• [Instruction]:
Pull out of the data below the stretch of lines bounded by the one containing "BUCKLE_ROUTE = Route(BUCKLE_STRAP_POINTS)" and the one containing "shown = obj.evaluated_get(depsgraph)", both bounds included, unchanged.

>> start Dataset rows

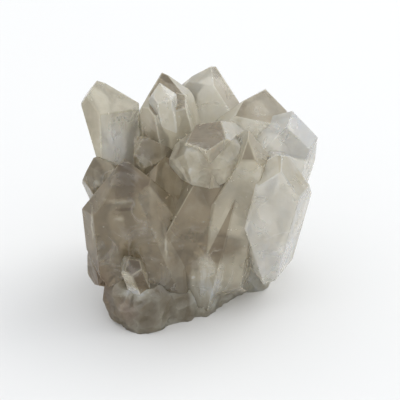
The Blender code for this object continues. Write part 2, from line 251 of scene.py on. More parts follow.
# Finish. A noise is its size in metres, its detail, its roughness and its warp.
CLOUDS = (0.016, 4.0, 0.55, 0.4)
FINE_MOTTLE = (0.0035, 3.0, 0.6, 0.0)
VEIL_SHEETS = (0.013, 3.0, 0.5, 1.2)
VEIL_PARTS = (0.019, 2.0, 0.5, 0.0)
SPECK_PARTS = (0.014, 2.0, 0.5, 0.0)
STREAKS = (0.0028, 3.0, 0.6, 0.0)
CRUSHED_PARTS = (0.010, 2.0, 0.5, 0.0)
FROST_PARTS = (0.011, 3.0, 0.6, 0.8)
SWELLS = (0.009, 3.0, 0.55, 0.0)
LINE_PARTS = (0.006, 2.0, 0.5, 0.0)
FLOOR_MOTTLE = (0.4, 2.0, 0.5, 0.0)
# Where a noise or a distance starts to count and where it counts in full
VEIL_PARTS_STEP = (0.48, 0.60)
VEIL_STEP = (0.070, 0.0)
SPECK_STEP = (0.16, 0.06)
SPECK_PARTS_STEP = (0.50, 0.62)
CRUSHED_STEP = (0.54, 0.68)
CRUSHED_PARTS_STEP = (0.50, 0.60)
FROST_STEP = (0.52, 0.72)
SEAM_HIGHLIGHT_STEP = (0.035, 0.0)
# Sizes in metres
SPECK_SPACING = 0.0030
PAINTED_REFRACTION_SIZE = 0.010
SCAR_SIZE = 0.0070
CHIP_SIZE = 0.004
WORN_SIZE = 0.0035  # of the noise that frays the edges of marks
WORN_REACH = 0.0012  # how far it moves them
# How the streaks and the painted refractions of faces inside are drawn out: scale and lean
STREAK_DRAW = (0.16, math.radians(10.0))
PAINTED_REFRACTION_DRAW = (0.45, math.radians(8.0))
# Paleness that is gained with each metre to the right and each metre up, and what is taken off it: partly smoky
# zoning, partly painted light from the right and painted shade at the lower left
LEAN_RIGHT = 5.0
LEAN_UP = 6.0
LEAN_START = 0.20
# How much each thing counts in the paleness
CRYSTAL_SHARE = 0.62
LEAN_SHARE = 0.40
CLOUD_SHARE = 0.50
MOTTLE_SHARE = 0.16
PAINTED_REFRACTION_SHARE = 0.13
STREAK_SHARE = 0.16
COLUMN_STREAK_SHARE = 1.5
COLUMN_SHARE = 0.60
SEAM_HIGHLIGHT_SHARE = 0.16
SCAR_SHARE = 0.50
SCAR_LEVEL = 0.42  # distance from a scar's middle where it changes nothing
CRUSHED_SHARE = 0.25
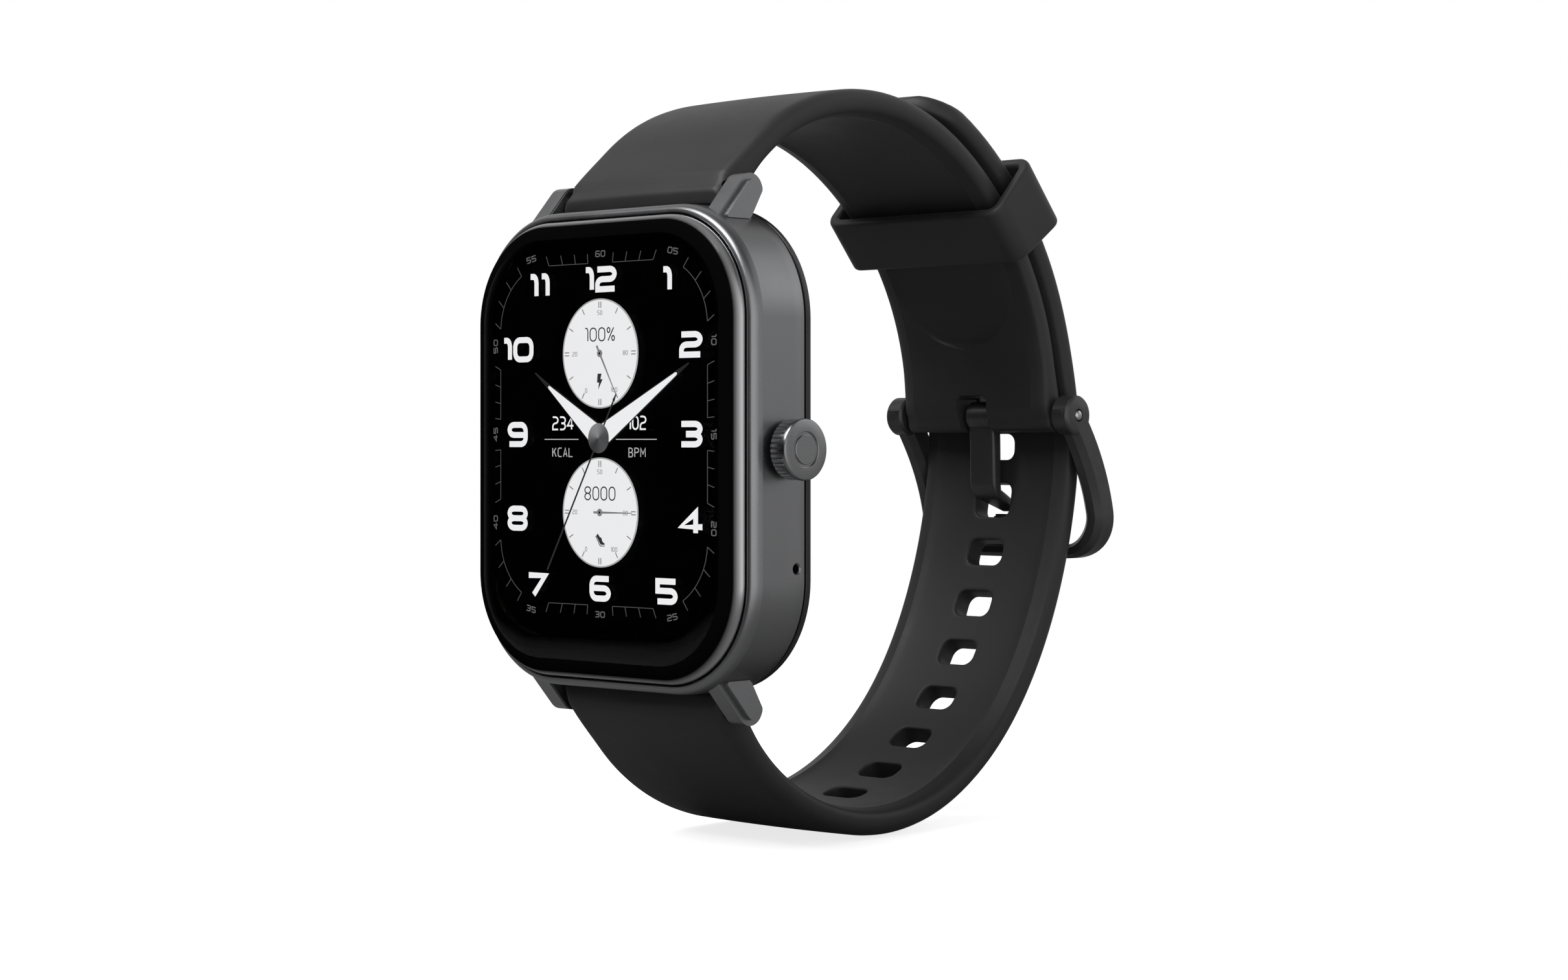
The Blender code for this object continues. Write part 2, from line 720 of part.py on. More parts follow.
def make_buckle_strap():
    length = BUCKLE_ROUTE.length
    middle = np.linspace(0.0, length, 21)
    stations = [
        *barrel_stations(LUG_BARREL),
        *middle,
        *(length - s for s in reversed(barrel_stations(BUCKLE_BARREL))),
    ]
    rings = []
    for along in stations:
        from_lug = barrel_half(along, LUG_BARREL)
        from_buckle = barrel_half(length - along, BUCKLE_BARREL)
        half = min(from_lug, from_buckle) if not 0 < along < length else max(from_lug, from_buckle)
        section = strap_section(strap_half_width(along), half, half)
        rings.append([BUCKLE_ROUTE.place(x, along, out, 1) for x, out in section])
    strap = loft("buckle_strap", "silicone", rings)
    cut_lug_end(strap, 1, "top")
    start = (-STRAP_HALF_WIDTH - 1, PIN_DEPTH, PIN_Z)
    length = 2 * STRAP_HALF_WIDTH + 2
    boolean(strap, rod("buckle_pin_bore", None, start, length, PIN_RADIUS + 0.15, "X", 16))
    low, high = (-2.1, PIN_DEPTH - 6, -3.0), (2.1, PIN_DEPTH + 6, 5.7)
    boolean(strap, block("tongue_notch", None, low, high))


def tail_offset(before_end):
    """How far the tail's centreline lies outside the buckle strap's, near the buckle and above."""
    beside_barrel = BUCKLE_BARREL + 0.25 + TAIL_HALF_THICK
    beside_strap = STRAP_HALF_THICK + 0.25 + TAIL_HALF_THICK
    return beside_barrel + (beside_strap - beside_barrel) * ease(before_end / 10.0)


def tail_points():
    """The tail's own route: outside the buckle strap, from the buckle back towards the case."""
    points = []
    for before_end in np.arange(0.0, TAIL_OVERLAP + 0.1, 4.75):
        along = BUCKLE_ROUTE.length - before_end
        _, depth, z = BUCKLE_ROUTE.place(0.0, along, tail_offset(before_end), 1)
        points.append((depth, z))
    return points


def hole_cutter(name, along, length):
    """A rounded prism through the strap, square to it."""
    ring_shape = outline(HOLE_WIDTH / 2, length / 2, 0.9, 0.0, steps=2)
    rings = []
    for out in (-4.0, 4.0):
        rings.append([HOLE_ROUTE.place(x, along + step, out, -1) for x, _, step in ring_shape])
    return loft(name, None, rings)


def along_at_height(z):
    """Length along the hole strap's route at a height near the buckle."""
    samples = np.linspace(60.0, HOLE_ROUTE.length - TAIL_OVERLAP, 300)
    return min(samples, key=lambda s: abs(HOLE_ROUTE.at(s)[1] - z))


def make_hole_strap():
    length = HOLE_ROUTE.length
    stations = [
        *barrel_stations(LUG_BARREL),
        *np.linspace(0.0, length - 5.0, 33),
        *(length - back for back in (3.6, 2.4, 1.2, 0.4, 0.0)),
    ]
    rings = []
    for along in stations:
        half = barrel_half(along, LUG_BARREL)
        thin = ease((along - 30.0) / 35.0) if along > 0 else 0.0
        half += thin * (TAIL_HALF_THICK - STRAP_HALF_THICK)
        half_width = strap_half_width(along)
        back = length - along
        if back < 5.0:
            half_width -= 5.0 * (1 - math.sqrt(1 - (1 - back / 5.0) ** 2))
            half *= 0.75 + 0.25 * back / 5.0
        section = strap_section(half_width, half, half)
        rings.append([HOLE_ROUTE.place(x, along, out, -1) for x, out in section])
    strap = loft("hole_strap", "silicone", rings)
    cut_lug_end(strap, -1, "bottom")
    tongue_hole = along_at_height(TONGUE_HOLE_Z)
    boolean(strap, hole_cutter("tongue_hole", tongue_hole, TONGUE_HOLE_LENGTH))
    for i in range(-HOLES_BELOW, HOLES_ABOVE + 1):
        if i != 0:
            along = tongue_hole + i * HOLE_PITCH
            boolean(strap, hole_cutter(f"hole_{i + HOLES_BELOW}", along, HOLE_LENGTH))


def make_keeper():
    inner_side = -(STRAP_HALF_THICK + KEEPER_CLEARANCE)
    outer_side = STRAP_HALF_THICK + 0.25 + 2 * TAIL_HALF_THICK + KEEPER_CLEARANCE
    middle = (inner_side + outer_side) / 2
    half_out = (outer_side - inner_side) / 2
    half_x = 10.5 + KEEPER_CLEARANCE
    stations = [KEEPER_AT + KEEPER_HALF_LENGTH * t for t in (-1.0, 0.0, 1.0)]

    def ring(along, grow):
        shape = outline(half_x + grow, half_out + grow, 0.5 + grow, 0.0, steps=3)
        return [BUCKLE_ROUTE.place(x, along, middle + out, 1) for x, _, out in shape]

    rings = [ring(s, KEEPER_WALL) for s in stations]
    rings += [ring(s, 0.0) for s in reversed(stations)]
    loft("strap_keeper", "silicone", rings, wrap=True, origin=(0.0, *keeper_pivot()))


def keeper_pivot():
    """The centre of curvature of the strap under the keeper."""
    step = 5.0
    before, after = BUCKLE_ROUTE.heading(KEEPER_AT - step), BUCKLE_ROUTE.heading(KEEPER_AT + step)
    turn = math.atan2(before[0] * after[1] - before[1] * after[0], float(before @ after))
    tangent = BUCKLE_ROUTE.heading(KEEPER_AT)
    normal = np.array((-tangent[1], tangent[0]))
    return tuple(BUCKLE_ROUTE.at(KEEPER_AT) + normal * 2 * step / turn)


# ---------------------------------------------------------------- buckle


def chamfered_square(flat_u, flat_v):
    """A square from -1 to 1 with its corners cut off, where the flats end at flat_u and flat_v."""
    return (
        (1, flat_v),
        (flat_u, 1),
        (-flat_u, 1),
        (-1, flat_v),
        (-1, -flat_v),
        (-flat_u, -1),
        (flat_u, -1),
        (1, -flat_v),
    )


def frame_depth(z):
    """The buckle frame curves outwards as it leaves the pin."""
    share = (PIN_Z - z) / (PIN_Z - BUCKLE_BOTTOM)
    return PIN_DEPTH + BUCKLE_REACH * (1 - (1 - share) ** 2)


def make_buckle():
    rod("buckle_pin", "steel", (-12.9, PIN_DEPTH, PIN_Z), 25.8, PIN_RADIUS, "X", 20)
    straight = PIN_Z + 0.6 - BUCKLE_BOTTOM - BUCKLE_CORNER
    side = [(ARM_X, PIN_Z + 0.6 - straight * t) for t in (0.0, 0.25, 0.5, 0.75, 1.0)]
    corner_x, corner_z = ARM_X - BUCKLE_CORNER, BUCKLE_BOTTOM + BUCKLE_CORNER
    arc = [
        (
            corner_x + BUCKLE_CORNER * math.cos(math.radians(angle)),
            corner_z - BUCKLE_CORNER * math.sin(math.radians(angle)),
        )
        for angle in (18, 36, 54, 72, 90)
    ]
    half_path = side + arc
    path = half_path + [(-x, z) for x, z in reversed(half_path)]
    rings = []
    for i, (x, z) in enumerate(path):
        before, after = path[max(i - 1, 0)], path[min(i + 1, len(path) - 1)]
        run = Vector((after[0] - before[0], after[1] - before[1])).normalized()
        across = Vector((-run.y, run.x))
        bar_share = ease((ARM_X - abs(x)) / BUCKLE_CORNER)
        half_across = ARM_HALF_WIDTH + bar_share * (BAR_HALF_HEIGHT - ARM_HALF_WIDTH)
        half_depth = ARM_HALF_DEPTH + bar_share * (BAR_HALF_DEPTH - ARM_HALF_DEPTH)
        ring = []
        for u, v in chamfered_square(0.6, 0.6):
            place = Vector((x, z)) + across * (u * half_across)
            ring.append((place.x, frame_depth(z) + v * half_depth, place.y))
        rings.append(ring)
    frame = loft("buckle_frame", "black_metal", rings, origin=(0.0, PIN_DEPTH, PIN_Z))
    for side_name, x in (("right", ARM_X - ARM_HALF_WIDTH), ("left", -ARM_X - ARM_HALF_WIDTH)):
        start = (x, PIN_DEPTH, PIN_Z)
        eye = rod(f"buckle_eye_{side_name}", None, start, 2 * ARM_HALF_WIDTH, 2.1, "X", 28)
        boolean(frame, eye, "UNION")
    rest_low, rest_high = (-3.0, 61.9, BUCKLE_BOTTOM), (3.0, 63.1, -7.3)
    boolean(frame, block("tongue_rest", None, rest_low, rest_high, 0.2), "UNION")
    pin_bore = rod(
        "frame_pin_bore", None, (-14.0, PIN_DEPTH, PIN_Z), 28.0, PIN_RADIUS + 0.08, "X", 20
    )
    boolean(frame, pin_bore)


def make_tongue():
    stations = (  # depth, z, half-width, half-thickness
        (56.9, 4.4, TONGUE_HALF_WIDTH, 0.7),
        (56.9, 2.6, TONGUE_HALF_WIDTH, 0.75),
        (57.0, 0.4, TONGUE_HALF_WIDTH, 0.72),
        (57.05, -3.0, TONGUE_HALF_WIDTH, 0.72),
        (57.5, -4.4, 1.7, 0.65),
        (58.7, -5.4, 1.45, 0.55),
        (61.4, -6.6, 1.1, 0.4),
    )
    rings = []
    for i, (depth, z, half_width, half) in enumerate(stations):
        before, after = stations[max(i - 1, 0)], stations[min(i + 1, len(stations) - 1)]
        run = Vector((after[0] - before[0], after[1] - before[1])).normalized()
        normal = Vector((-run.y, run.x))
        ring = []
        for u, v in chamfered_square(0.75, 0.5):
            ring.append((u * half_width, depth + normal.x * v * half, z + normal.y * v * half))
        rings.append(ring)
    tongue = loft("buckle_tongue", "black_metal", rings, origin=(0.0, PIN_DEPTH, PIN_Z))
    start = (-TONGUE_HALF_WIDTH, PIN_DEPTH, PIN_Z)
    boolean(tongue, rod("tongue_eye", None, start, 2 * TONGUE_HALF_WIDTH, 1.2, "X", 24), "UNION")
    bore_start = (-3.0, PIN_DEPTH, PIN_Z)
    boolean(tongue, rod("tongue_bore", None, bore_start, 6.0, PIN_RADIUS + 0.08, "X", 20))


# ---------------------------------------------------------------- assembly

clear_scene()
PARTS = new_collection("smartwatch")
GUIDES = new_collection("smartwatch_guides")
MATERIALS = {finish_name: make_material(finish_name) for finish_name in FINISHES}

BUCKLE_ROUTE = Route(BUCKLE_STRAP_POINTS)
HOLE_ROUTE = Route([*HOLE_STRAP_POINTS, *tail_points()])

make_case()
make_glass()
make_display()
make_chassis()
make_electronics()
make_motor()
make_back()
make_crown()
make_spring_bar(1, "top")
make_spring_bar(-1, "bottom")
make_buckle_strap()
make_hole_strap()
make_keeper()
make_buckle()
make_tongue()
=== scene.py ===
"""The look of the smartwatch: finer meshes, materials, dial, light and camera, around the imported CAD.

Places are (x, depth, z) in millimetres, as in the CAD: +X is towards the crown, +Z towards twelve
o'clock, and depth is measured backwards from the plane of the display.
"""

import math

import bmesh
import bpy
import numpy as np
from mathutils import Matrix, Vector


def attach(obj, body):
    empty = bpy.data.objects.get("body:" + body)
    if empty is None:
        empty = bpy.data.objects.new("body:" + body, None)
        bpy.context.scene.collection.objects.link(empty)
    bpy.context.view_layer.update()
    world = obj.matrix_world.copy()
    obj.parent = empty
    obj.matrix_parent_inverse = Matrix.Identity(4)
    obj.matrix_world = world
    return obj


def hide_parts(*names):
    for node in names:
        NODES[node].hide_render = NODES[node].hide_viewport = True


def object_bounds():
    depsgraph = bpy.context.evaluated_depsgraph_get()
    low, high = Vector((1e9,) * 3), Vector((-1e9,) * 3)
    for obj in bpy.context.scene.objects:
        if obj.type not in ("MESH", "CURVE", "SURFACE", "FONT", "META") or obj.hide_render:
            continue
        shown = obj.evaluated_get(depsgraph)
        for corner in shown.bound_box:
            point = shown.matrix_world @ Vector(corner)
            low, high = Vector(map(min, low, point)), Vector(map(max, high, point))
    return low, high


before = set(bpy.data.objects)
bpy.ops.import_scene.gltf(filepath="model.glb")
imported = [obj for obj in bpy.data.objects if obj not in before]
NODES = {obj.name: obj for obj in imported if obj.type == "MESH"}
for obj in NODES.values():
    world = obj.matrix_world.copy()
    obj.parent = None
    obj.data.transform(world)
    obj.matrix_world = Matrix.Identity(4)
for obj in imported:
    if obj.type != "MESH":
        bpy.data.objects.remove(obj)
CAD_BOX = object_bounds()

MM = 0.001
BACK_DEPTH = 10.0

# Case
CASE_HALF_WIDTH = 19.0
CASE_HALF_HEIGHT = 22.9
CASE_CORNER = 10.8
CASE_STEPS = 22
SIDE_CREASE_DEPTH = 2.3
SCREW_X = 14.07
SCREW_Z = 17.97
CONTACT_Z = -16.2

# Glass: where the opaque rim starts on the outside, over which depths it turns silver, and the
# half-width, half-height and corner of the opening in the print
RIM_START = (2.8, -0.63)
SILVER_DEPTHS = (-0.04, 0.7)
GLASS_OPENING = (15.75, 18.8, 7.3)

# Lugs and bars
LUG_INNER = 11.15
LUG_OUTER = 13.7
BAR_DEPTH = 6.6
BAR_Z = 24.3
LUG_TIP_RADIUS = 1.6
BAR_BORE = 1.1
LEVER_X = 6.4
LEVER_TRAVEL = 1.4

# Crown
CROWN_DEPTH = 5.35
CROWN_RADIUS = 2.85
CROWN_RIBS = 36
CROWN_BASE = 19.45
CROWN_FACE = 21.55
RIB_PATTERN = (0.0, 0.0, 0.0, 0.0, 0.0, 0.45, 1.0, 0.45)  # how deep the groove is round one rib

# Strap
STRAP_HALF_WIDTH = 10.9
STRAP_END_HALF_WIDTH = 10.1
STRAP_HALF_THICK = 1.4
TAIL_HALF_THICK = 1.35
END_BARREL = 1.8
BORDER = 1.9
DISH = 0.42
HOLE_PITCH = 5.95
HOLE_HALF_WIDTH = 2.35
HOLE_LENGTH = 2.9
HOLE_CORNER = 1.05
HOLE_LIP = 0.22
TONGUE_HOLE_LENGTH = 3.85
TONGUE_HOLE_Z = -5.83
HOLES_BELOW = 7
HOLES_ABOVE = 4
TAIL_OVERLAP = 38.0
BUCKLE_STRAP_POINTS = (
    (BAR_DEPTH, BAR_Z), (13.0, 30.2), (21.0, 33.6), (30.0, 34.1), (38.4, 31.6), (45.6, 26.7),
    (51.2, 20.1), (54.9, 12.2), (56.5, 3.5),
)
HOLE_STRAP_POINTS = (
    (BAR_DEPTH, -BAR_Z), (11.7, -30.5), (18.7, -35.0), (26.7, -37.0), (34.9, -36.4), (42.4, -33.3),
    (48.7, -28.2), (53.5, -21.7), (57.0, -14.2), (59.2, -6.3),
)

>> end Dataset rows

• [Written response]:
BUCKLE_ROUTE = Route(BUCKLE_STRAP_POINTS)
HOLE_ROUTE = Route([*HOLE_STRAP_POINTS, *tail_points()])

make_case()
make_glass()
make_display()
make_chassis()
make_electronics()
make_motor()
make_back()
make_crown()
make_spring_bar(1, "top")
make_spring_bar(-1, "bottom")
make_buckle_strap()
make_hole_strap()
make_keeper()
make_buckle()
make_tongue()
=== scene.py ===
"""The look of the smartwatch: finer meshes, materials, dial, light and camera, around the imported CAD.

Places are (x, depth, z) in millimetres, as in the CAD: +X is towards the crown, +Z towards twelve
o'clock, and depth is measured backwards from the plane of the display.
"""

import math

import bmesh
import bpy
import numpy as np
from mathutils import Matrix, Vector


def attach(obj, body):
    empty = bpy.data.objects.get("body:" + body)
    if empty is None:
        empty = bpy.data.objects.new("body:" + body, None)
        bpy.context.scene.collection.objects.link(empty)
    bpy.context.view_layer.update()
    world = obj.matrix_world.copy()
    obj.parent = empty
    obj.matrix_parent_inverse = Matrix.Identity(4)
    obj.matrix_world = world
    return obj


def hide_parts(*names):
    for node in names:
        NODES[node].hide_render = NODES[node].hide_viewport = True


def object_bounds():
    depsgraph = bpy.context.evaluated_depsgraph_get()
    low, high = Vector((1e9,) * 3), Vector((-1e9,) * 3)
    for obj in bpy.context.scene.objects:
        if obj.type not in ("MESH", "CURVE", "SURFACE", "FONT", "META") or obj.hide_render:
            continue
        shown = obj.evaluated_get(depsgraph)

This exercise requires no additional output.